Now, the argument I've been advocating in each post --and which is actually very simple to prove-- is that this common denominator is energy --thus, "economics" is fundamentally a branch of applied physics. From this perspective it then becomes increasingly clear that study of economics simply made a bad beginning and became muddled very early on by mankind's almost universal fascination with money. Economic theorizing thus began with a small set of unquestioned assumptions surrounding money, trade and the nature of "value" as givens --when in reality, the dynamic nature and flow of energy in states of feedback has always been far more fundamental to the principles of the economic process.
Instead, given that money had value, and this value was designated in numerical terms, the study of economics did not really begin with any truly objective analysis, nor with any attempt to delineate its most fundamental nature by first simply tracing it back to its earliest possible point of origin. It began somewhere in the middle, already weighted with a syntax that was poorly adapted to the purpose of describing events in more fundamental and energetic terms, and it never recovered. Today however, we can make a fresh start simply by tracing the origin of the economic process back to the dawn of life itself; and in doing so, we come to clearly realize that the most fundamental source of economic "value" that ultimately maintains the value of our monetary system is, in and of itself, neither abstract nor subjective.

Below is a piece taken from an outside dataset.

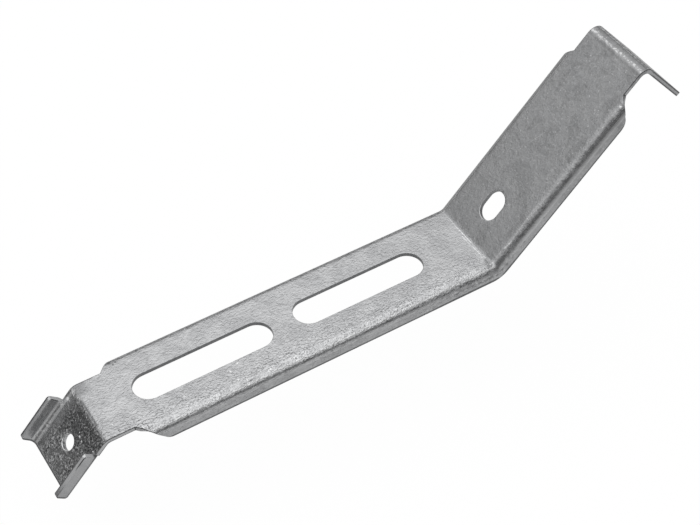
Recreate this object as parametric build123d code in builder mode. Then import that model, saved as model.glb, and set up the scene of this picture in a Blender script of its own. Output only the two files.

It has become a matter of faith for economists that money comprises the most fundamental essence of the modern economic process, even though in practice this simply doesn't really work. To understand why, imagine that physics was as widely studied as it is today, but no one had any concept for energy; that it had calculus, but without any underlying thread with which to balance and ground its equations. Under these circumstances, it could only describe phenomena in the most indirect, metaphorical and complex terms. Its descriptions of physical events would be inevitably disjointed and filled with inexplicable mysteries, unaccountable attributes, and paradoxes. Indeed, the more one tried to describe the whole, the more one would wander into a maze of complexity.
This is precisely what happened to the study of economics: it is a physics without roots.

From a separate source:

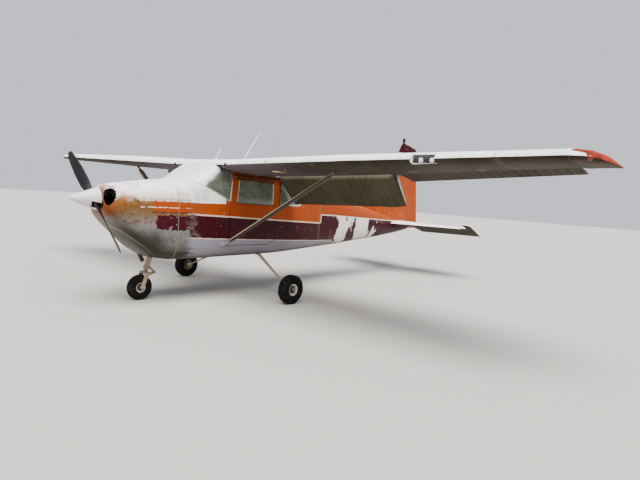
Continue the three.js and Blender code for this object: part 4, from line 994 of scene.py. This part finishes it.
class AIRCRAFT_OT_lamps(Operator):
    """Two landing lamps in their bay in the left wing's nose, behind a clear cover"""

    bl_idname = "aircraft.lamps"
    bl_label = "Landing lamps"

    def execute(self, context):
        node = "landing_light"
        bm = bmesh.new()
        bm.from_mesh(frame["nodes"][node].data)
        bmesh.ops.remove_doubles(bm, verts=bm.verts, dist=WELD)
        inner = [face for face in bm.faces if face.normal.x > 0.6 or abs(face.normal.y) > 0.5]
        bmesh.ops.delete(bm, geom=inner, context="FACES")
        cover = from_bmesh("landing_lamp_cover", bm, 40)
        clear, tree, shader = new_material("Cast acrylic, clear", Roughness=0.08, IOR=1.49, Alpha=0.1)
        place, _ = place_of(tree)
        scratches = blotches(tree, place, 0.03, 0.5, 0.8)
        tree.links.new(coat(tree, "9fa2a2", "6d6f6c", scratches), shader.inputs["Base Color"])
        carry(cover, node, clear)
        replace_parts(cover, node)

        low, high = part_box(node)
        matt = worn_paint("Lamp bay, matt black", "171614", "292620", 0.05, roughness=0.85)
        # The lamps are painted plain white: a painted reflection of the sky in their silvered bowls
        painted_lamp_reflection = worn_paint("Lamp glass over silvered bowl", "ffffff", "e6e6e0", 0.02, (0.6, 0.7), 0.3)
        steel = worn_paint("Lamp ring, plated steel", "4a4742", "2d2a26", 0.02, (0.5, 0.7), 0.4, 0.7)
        back = high.x - 0.004
        corners = (back - 0.003, low.y + 0.004, low.z + 0.016), (back, high.y - 0.004, high.z - 0.01)
        carry(block("lamp_bay_back", *corners, 0.001), "wing_left", matt)
        # Both lamps sit in the lower half of the bay and look down a little
        aim, height = Vector((-1, 0, -0.2)).normalized(), low.z + (high.z - low.z) * 0.4
        lamps, bezels = [], []
        for y in (high.y - 0.109, low.y + 0.05):
            foot = Vector((back - 0.004, y, height))
            lamps.append(disc("lamp", foot, aim, 0.027, 0.022, 32))
            bezels.append(ring("bezel", foot, aim, 0.0272, 0.032, 0.018, 32))
        carry(join_pieces("landing_lamps", lamps), "wing_left", painted_lamp_reflection)
        carry(join_pieces("landing_lamp_rings", bezels), "wing_left", steel)
        return {"FINISHED"}


class AIRCRAFT_OT_struts(Operator):
    """Lift struts, gear legs, nose strut and fork in cream paint"""

    bl_idname = "aircraft.struts"
    bl_label = "Struts and legs"

    def execute(self, context):
        base = context.scene.aircraft_colours.struts
        # The struts' lower faces are painted darker: painted shade
        cream = worn_paint(
            "Strut enamel on steel", base, "7d715f", 0.05, (0.64, 0.7), painted_shade_below="3c342b"
        )
        legs = worn_paint("Gear enamel on spring steel", base, "6e6353", 0.05, (0.6, 0.68))
        for node in ("strut_left", "strut_right", "pitot_tube"):
            skin_of(node, cream, 50)
        for node in ("main_leg_left", "main_leg_right", "nose_strut", "nose_fork"):
            skin_of(node, legs, 50)
        nose_links(legs)
        return {"FINISHED"}


def nose_links(material):
    """The collar and the two scissor links that turn with the nose fork."""
    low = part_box("nose_strut")[0]
    foot = Vector((low.x + 0.038, 0, low.z + 0.012))
    lean = Vector((0.2778, 0, 0.9606))
    collar = ring("collar", foot + lean * 0.018, lean, 0.0386, 0.047, 0.03, 28)
    pieces = [collar]
    knee = foot + lean * -0.05 + Vector((0.15, 0, 0.0))
    for start in (foot + lean * 0.03 + Vector((0.045, 0, 0)), foot - lean * 0.1 + Vector((0.03, 0, 0))):
        along = knee - start
        turn = along.to_track_quat("X", "Z").to_matrix()
        for y in (-0.018, 0.018):
            middle = (start + knee) / 2 + Vector((0, y, 0))
            half = Vector((along.length / 2 + 0.01, 0.004, 0.013))
            pieces.append(block("link", middle - half, middle + half, 0.003, turn))
    pieces.append(disc("pin", knee - Vector((0, 0.026, 0)), (0, 1, 0), 0.009, 0.052, 16))
    carry(join_pieces("scissor_links", pieces), "nose_fork", material)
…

So today, we have no choice but to hear Douglas Elmendorf, former Fed economist say: "Modern monetary policymaking puts a lot of weight on rules, but there is no rule book for an economic crises."
This is surely a completely absurd state of affairs, when all anyone really needs to do is to begin at the beginning --first, by observing the universal relationship of every consumer to food (a reiterative energy loop), and then recognizing just when this process must have begun. It then almost immediately pops into focus that the so-called "economics" of life is --and always has been-- nothing other than a circular, feedback energy process that has comprised the sole, unadorned essence of the economic process for eons; a cyclical phenomenon in which every consumer organism --from single-celled creatures to office workers-- is kept in a state of constant search for that which represents the essence of greatest "value": i.e. the energy in food.
It is a revealing thought experiment to just hypothetically subtract all of the potential energy from any given food source, because it then also becomes apparent that one is thereby also subtracting all of its "value." In other words, we see that "energy" and "value" --particularly in this instance, but also in a more universal sense as well-- are fundamentally interchangeable concepts. We can thus legitimately refer to economics as a "physics of value."
This same basic equation thus holds true for every other component of the economic process. Just look again at the underlying identity and common meaning hidden within such elements as work, fuel, tools (all based on the physics of energy forces), systems of tools (factories) in conjunction with labor, and last, but not least, money. Money, as we intuitively express it, is power.
But what is the energetic "value" of money? Money shares the same basic definition of any tool --in that it introduces a quantitatively higher level of efficiency into the economic process. By means of money, we don't have to carry lumber, corn or machine parts around on our backs in order to make a transaction. Its use thus effectively introduces the equivalent of more energy into the process, for here as everywhere, efficiency means less energy consumption.
Every aspect of the economic process, every product and service and transaction thus ultimately represents an energy value --even in the case of the (supposedly) completely abstract value of modern currencies. Every given component is either an energy source or an energy process or, as in the case of money, equivalent to an energy source, for the quite simple reason that "economics" is just an example of the messy physics of life.
This is why "economics" is really just an unrecognized field of applied physics. It's an Energy System blanketed by a Money System. So by virtue of a now recognizable common denominator, we can proceed to integrate our explanations for economic events in terms of a common language, which then leads to the matter of engineering a completely unified and comprehensive economic system
In the process, we can now clearly see for the first time that the phenomenon of economic decline is basically nothing more mysterious than a decline in energy flow. It signifies that energy output, in terms of labor and/or food and/or fuel and/or energy generating technologies, is in decline due to an insufficient input. But this cannot be corrected by manipulating the money system, because varying the flow of capital by any means has no positive net effect on the economy at large, for the simple reason that its effective contribution --in terms of efficiency-- is already built into the system.
In other words, since the principles of monetary theory are based on a purely abstract concept of value --and not on any concrete physical essence-- today we find ourselves with an unstable economic system built on stilts. That is, on a purely psychological "trust standard," on "consumer confidence." In brief, on a very, very shaky foundation indeed.
Thus modern economics is deemed "complex" --and arguably schizophrenic-- but only as a consequence of the very perspective that maintains it in the first place, for its underlying reality is sublimely simple.
For the moment, the future is therefore a hairy prospect, but in spite of the looming potential abyss, it does not mean that we have to slide down the same slippery slope that ate the Soviet Union. For because our economy is a system --because it is an energy system; and because it is an energy system that is both represented by a tool and built upon the use of tools --the economy is, in and of itself an unrecognized and untapped technology.
This means that, as a technology for the production of energy --and as a process subject to clear and obvious engineering principles-- its potential for producing prosperity lies far beyond our accustomed norm. We merely need to start paying attention and rethink everything from scratch.